Mutual fund is a mechanism for pooling the resources by issuing units to the investors and investing funds in securities in accordance with objectives as disclosed in offer document.

Investments in securities are spread across a wide cross-section of industries and sectors and thus the risk is reduced. Diversification reduces the risk because all stocks may not move in the same direction in the same proportion at the same time. Mutual fund issues units to the investors in accordance with quantum of money invested by them. Investors of mutual funds are known as unit holders

The investors, in proportion to their investments, share the profits or losses. The mutual funds normally come out with a number of schemes with different investment objectives, which are launched from time to time. A mutual fund is required to be registered with Securities and Exchange Board of India (SEBI), which regulates securities markets before it can collect funds from the public.

 

What is the history of Mutual Funds in India and role of SEBI in mutual funds industry ?

Unit Trust of India was the first mutual fund set up in India in the year 1963. In early 1990s, Government allowed public sector banks and institutions to set up mutual funds.

In the year 1992, Securities and exchange Board of India (SEBI) Act was passed. The objectives of SEBI are - to protect the interest of investors in securities and to promote the development of and to regulate the securities market.

As far as mutual funds are concerned, SEBI formulates policies and regulates the mutual funds to protect the interest of the investors. SEBI notified regulations for the mutual funds in 1993. Thereafter, mutual funds sponsored by private sector entities were allowed to enter the capital market. The regulations were fully revised in 1996 and have been amended thereafter from time to time. SEBI has also issued guidelines to the mutual funds from time to time to protect the interests of investors.

All mutual funds whether promoted by public sector or private sector entities including those promoted by foreign entities are governed by the same set of Regulations. There is no distinction in regulatory requirements for these mutual funds and all are subject to monitoring and inspections by SEBI. The risks associated with the schemes launched by the mutual funds sponsored by these entities are of similar type.

 

What is an Asset Management Company ?

The AMC acts as the investment manager of the Trust. The Trustees, with the approval of SEBI, appoints the AMC. The AMC manages the different investment schemes of a mutual fund. An AMC may have several mutual fund schemes with similar or varied investment objectives. Besides its role as the Fund Manager, the AMC may undertake specified activities such as advisory services and financial consulting. The AMC also undertakes Customer Services, Accounting, Marketing and Sales functions for the schemes of the mutual fund.

 

How is a mutual fund set up ?

A mutual fund is set up in the form of a trust, which has sponsor, trustees, asset management company (AMC) and custodian. The trust is established by a sponsor or more than one sponsor who is like promoter of a company. The trustees of the mutual fund hold its property for the benefit of the unit holders. Asset Management Company (AMC) approved by SEBI manages the funds by making investments in various types of securities. Custodian, who is registered with SEBI, holds the securities of various schemes of the fund in its custody. The trustees are vested with the general power of superintendence and direction over AMC. They monitor the performance and compliance of SEBI Regulations by the mutual fund.

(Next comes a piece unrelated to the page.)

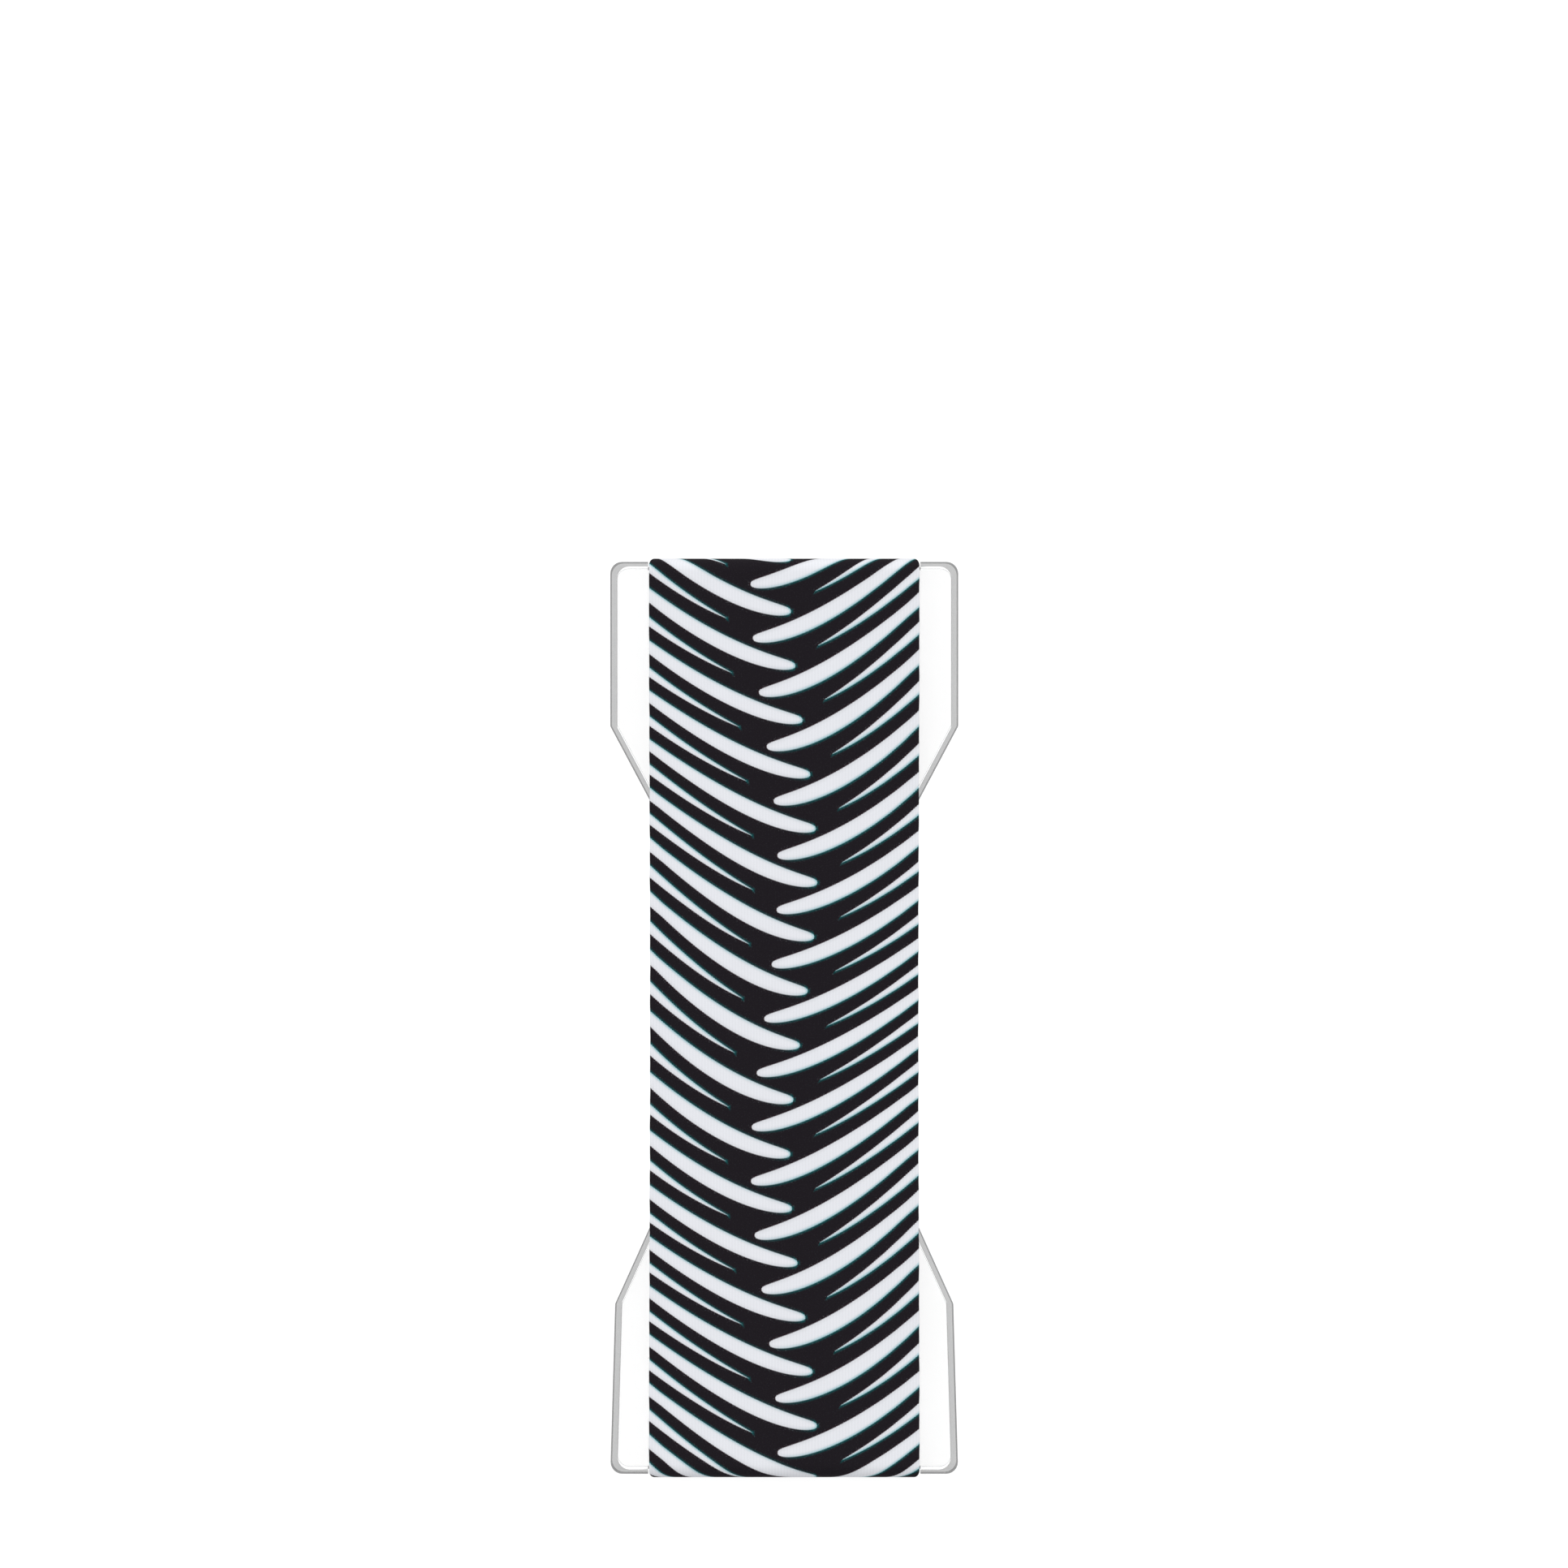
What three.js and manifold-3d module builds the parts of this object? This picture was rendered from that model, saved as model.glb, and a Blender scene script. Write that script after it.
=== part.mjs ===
// Elastic phone strap on a clear dog-bone base plate.
// X runs across the strap, Y along it and Z away from the phone. The adhesive face lies on Z = 0.
import * as THREE from "three";
import { mergeVertices } from "three/addons/utils/BufferGeometryUtils.js";
import Module from "manifold-3d";

const wasm = await Module();
wasm.setup();

// Elastic band
const strapWidth = 29.94;
const strapThickness = 0.8;
const strapNeckIn = 0.12; // what each edge draws in at mid length, under tension
const strapCornerRadius = 0.45; // rounding of the folded ends, seen from above
const seatClearance = 0.05;

// Base plate outline
const plateLength = 100.9;
const cheekWidth = 4.28; // plate showing beside the strap at each end
const upperHeadLength = 18.19;
const lowerHeadLength = 18.81;
const lowerHeadTaper = 0.54; // what each lower side leans in towards its shoulder
const upperNeckLength = 15.55;
const lowerNeckLength = 17.1;
const waistSetIn = 4; // how far the waist lies inside the strap's edge
const endCornerRadius = 1.3;
const shoulderRadius = 0.6;
const waistRadius = 3;

// Base plate section
const lipThickness = 1;
const lipNotchDepth = 0.58;
const lipNotchClearance = 0.1; // beside each edge of the band
const rimSide = 0.8; // bevel widths seen from above
const rimNeck = 0.63;
const rimEnd = 0.52;
const rimDrop = 0.7; // bevel height
const lowerEdgeBreak = 0.15;

// Clamp bars and the staked pins that hold them
const clampThickness = 0.65;
const clampLength = 10.4;
const clampFoldGap = 0.8; // from the centre of the fold to the bar
const clampSetIn = 0.5; // inside each edge of the band
const clampCornerRadius = 0.8;
const clampRibHeight = 0.14;
const clampRibWidth = 0.5;
const clampRibSpacing = 1.1;
const clampRibPairs = 3;
const pocketEndClearance = 0.5;
const pinCount = 5;
const pinEdgeMargin = 3; // from the band's edge to the outer pins
const pinRadius = 0.8;
const pinHoleClearance = 0.1;
const pinHeadOverlap = 0.6; // what the staked head stands out beyond the pin
const pinHeadThickness = 0.3;
const pinHeadRecess = 0.05; // below the underside of the plate
const pinHeadClearance = 0.1;

// Adhesive pad
const padThickness = 0.8;
const padInset = 0.7;

// Print: interleaved blades that taper in from both edges past a swaying spine
const printThickness = 0.08;
const printWrap = 125; // degrees of each fold that the openings follow
const printTail = 0.4; // plain black that runs on under the plate
const bladePitch = 6;
const bladeRise = 9; // how far a blade climbs between its tip and the edge
const bladeRisePower = 1.6;
const bladeOverlap = 2.2; // how far the tips pass the spine
const bladeBelly = 3;
const bladeEdgeWidth = 1.5;
const bladeTipPower = 0.35;
const slashStart = 5; // from the spine to the tip of the fine slash between two blades
const slashWidth = 1.2;
const slashPower = 0.8;
const spineSway = 1.5;
const spineWave = 64; // length of one sway

// Fineness of the round forms
const bendSteps = 12;
const roundSteps = 16;
const cornerSteps = 6;
const runSteps = 10;
const bladeSteps = 9;
const slashSteps = 5;

const cutMargin = 1; // how far cutting solids reach past the faces that they cut
const seamTolerance = 0.001; // within which points on a seam are the same
const vertexTolerance = 1e-4;

// Places that follow from the sizes
const plateUnderside = padThickness;
const lipUnderside = plateUnderside + clampThickness + strapThickness + seatClearance;
const plateTop = lipUnderside + lipThickness;
const lipTip = plateLength / 2 - lipNotchDepth;
const foldY = lipTip - lipThickness / 2;
const foldZ = plateTop - lipThickness / 2;
const foldInner = lipThickness / 2 + seatClearance;
const foldOuter = foldInner + strapThickness;
const strapEnd = foldY + foldOuter;
const tailLength = clampFoldGap + clampLength;
const tailEnd = foldY - tailLength;
const headWidth = strapWidth + 2 * cheekWidth;
const waistWidth = strapWidth - 2 * waistSetIn;
const notchWidth = strapWidth + 2 * lipNotchClearance;
const clampWidth = strapWidth - 2 * clampSetIn;
const clampY = tailEnd + clampLength / 2;
const pocketEnd = clampY - clampLength / 2 - pocketEndClearance;
const pinSpacing = (strapWidth - 2 * pinEdgeMargin) / (pinCount - 1);
const pinHoleRadius = pinRadius + pinHoleClearance;
const pinHeadRadius = pinRadius + pinHeadOverlap;
const pinHeadSeat = plateUnderside + pinHeadRecess + pinHeadThickness;

// Makes a closed solid of a geometry, with its shared vertices joined and no collapsed faces.
function solidOf(geometry) {
  const bare = geometry.index ? geometry.toNonIndexed() : geometry.clone();
  bare.deleteAttribute("normal");
  bare.deleteAttribute("uv");
  const merged = mergeVertices(bare, vertexTolerance);
  const index = merged.index.array;
  const kept = [];
  for (let i = 0; i < index.length; i += 3) {
    const [a, b, c] = [index[i], index[i + 1], index[i + 2]];
    if (a !== b && b !== c && c !== a) kept.push(a, b, c);
  }
  return new wasm.Manifold(
    new wasm.Mesh({
      numProp: 3,
      vertProperties: merged.attributes.position.array,
      triVerts: new Uint32Array(kept),
    }),
  );
}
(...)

SEBI Regulations require that at least two thirds of the directors of trustee company or board of trustees must be independent i.e. they should not be associated with the sponsors. Also, 50% of the directors of AMC must be independent. All mutual funds are required to be registered with SEBI before they launch any scheme.

 

What are the benefits of investing through the mutual fund route ?

For investors who have limited resources available in terms of capital and the ability to carry out detailed research and market monitoring, mutual funds offer the following major advantages :-

PORTFOLIO DIVERSIFICATION
This enables an investor to hold a diversified investment portfolio, even with a small amount of investment that would otherwise require big capital.

PROFESSIONAL MANAGEMENT
A team of professional fund managers manages them with in-depth research inputs from investment analysts.

REDUCTION / DIVERSIFICATION OF RISK
However small his investment, an investor in a mutual fund directly acquires a diversified portfolio, which reduces his risk of loss as compared to investing directly in a few instruments.

REDUCED TRANSACTION COSTS
An investor can reap the benefits of the 'Economies of Scale' as funds pay lesser costs on brokerage, custodian charges etc, because of larger volumes.

CONVENIENCE AND FLEXIBILITY
Investors can easily transfer their holdings from one scheme to another; get updated market information and so on.